Önce darbeler geldi ve hükümetler düşürüldü. Yetmedi,millet yine sahneye çıkınca muhtıralar geldi. Muhtıralar da yetmeyince ilk elden milletin iradesine zerre saygı göstermeden zehirlemeler yaşandı. O da yetmedi ve demokrasi tümden reddedilerek tüzel kişilikler olan partiler kapatıldı. Fakat işin en garip kısmı buradaydı. Bu sefer tezgahı tam anlamıyla gören bir parti iktidara gelmiş ve ekolümüze(!) meydan okumuştu.
Sistem çarkını yine çevirmiş,ilk darbe denemesi yapılmıştı. Muhtıralar verildmiş ama erken seçimler yapılmıştı. Ve en güçlü darbe kolu olan ordunun bileği Ergenekon'la birlikte kırılmıştı. Sistem asla durmadı ve ardından ardışık darbeler inmeye başladı. Bir taraftan "Halk İsyan" ı görünümünde bir saldırı başladı. Fakat sert uyarılara rağmen aşırı güç kullanan polisler vardı. İstihbarat bu polislerin emirleri dışarıdan aldığını gösteriyordu. Zira sistem iki darbe kolunu birden kullanıyordu. Ikinci kol neydi peki? Bir çete olmasın sakın? Devlet içinde devleti anımsatan bu çetenin polisleri olayları körüklüyor ve gezicilere daha da fazla malzeme çıkarıyordu. Bu "darbe bileği" de bükülünce sırada tek şans kalmıştı ve ekonomiyi sarsmak ve ani bir faiz artışıyla gelen ana gıda maddesi zamlarıyla halkı iktidara küstürmek gerekiyordu. Fakat güçlü bir para politikası güden "Milli Iktidar" yine ayakta kalmış,bir darbe bileği daha bükülmüştü.

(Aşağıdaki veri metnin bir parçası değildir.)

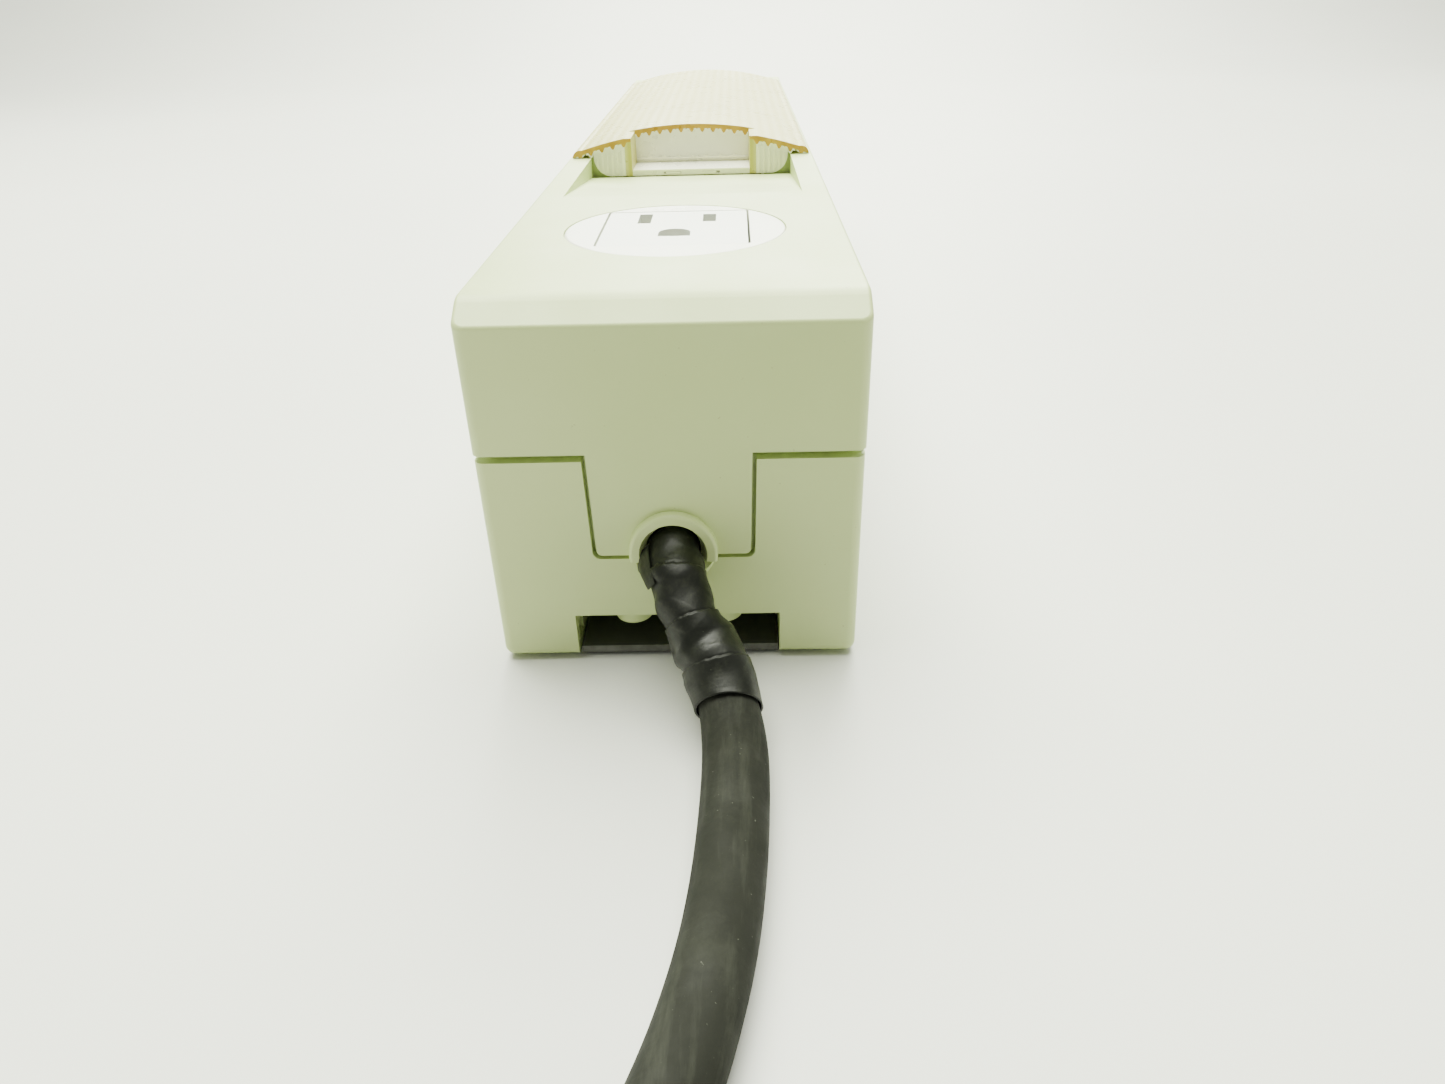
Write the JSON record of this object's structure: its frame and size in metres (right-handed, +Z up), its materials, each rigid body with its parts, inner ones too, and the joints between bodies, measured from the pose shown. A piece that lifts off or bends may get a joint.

Sistemin sahipleri çıldırmıştı dostlar! Zira bit iktidarı durduramamış üstüne üstlük bu iktidar son seçimleri de yeni anayasa yani "sistemi yıkma-ekolü değiştirme" sözüyle kazanmıştı. İşte başkanlık bu sitemin değişmesinin yanında köküne kibrit suyunu dökecek olan sistem olduğu için,darbeci sistemin sahipleri her anayasa lafında bu denli köpürüyorlar!
Seçim sizin:ya güçlü bir başkan,ya da zayıf bir başbakan!